I have found this schematic and am confused about the transistor and the diode. I know that the phone voltage is around 3V and the PIC voltage is 5v, and it's a level shifting circuit.

Interfacing Phone with Microcontroller

My questions :

  1. Does the transistor have a value like resistor-ohm or like capacitor-farad? I know that it's NPN. Before this, I went to buy and said just NPN but they asking about the code (like BC548), but what if they don't have BC548? What else should I say besides NPN?
  2. Why using a zener with value 3.3V? How can I calculate that value?
  • \$\begingroup\$ The PIC voltage is probably 3.3V, not 5. If there is voltage on the phone line, the zener will clip it to 3.3V, so that the PIC is not subject to an improper voltage. \$\endgroup\$ – Kaz Apr 11 '13 at 19:19
  • \$\begingroup\$ @Kaz I'm pretty sure the PIC is running in 5V in this circuit. Anyway I'm going to use AVR that running 5V, that's why I need to know about this circuit. \$\endgroup\$ – DexDarrel Apr 11 '13 at 19:55
  1. A transistor is a different type of (active) component entirely, to a passive component such as a resistor/capacitor/inductor. They have many different characteristics listed in the datasheet, one of the most important being current gain. If you don't understand much about them I suggest you get hold of a decent introductory electronics book and read up about them. There are thousands of part numbers, but in many cases you could use many different options. In a circuit such as this most general purpose NPN transistors will do (2N2222, 2N3904, BC337. etc)
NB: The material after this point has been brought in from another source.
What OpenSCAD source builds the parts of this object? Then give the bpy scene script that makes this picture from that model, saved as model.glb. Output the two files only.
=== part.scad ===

  2. The zener appears to be used in order to ensure the voltage does not rise above 3.3V (the zener will start conducting above this voltage) thereby protecting the 3V phone input from overvoltage. You don't need to calculate this value, you simply need a 3.3V rated zener, of which there will be many part numbers to choose from (assuming this is what the circuit requires)

EDIT - regarding more detail on why the transistors can be swapped, it's hard to explain briefly. They do have similar specifications, and are available in the common and easy to use through hole TO-92 package. The circuit shown is not ideal, but for a rough shifting circuit it will probably work with some distortion (how well depends somewhat on the input signals DC bias level)
Since important parameters like current gain can vary widely with temperature and between parts of the same number, a good transistor circuit will not rely on these parameters but control them with some basic feedback (e.g. by using an emitter resistor in a common emitter circuit)
Any good electronics book will have a section on how to use a transistor, understand it's parameters and design a circuit that meets your specifications with them. The website All About Circuits is pretty good (see section 3 for semiconductors), and book wise this question and it's answers should be of use: Basic Electronics Book. With a few hours of reading and a couple of breadboard experiments you should begin to see things more clearly.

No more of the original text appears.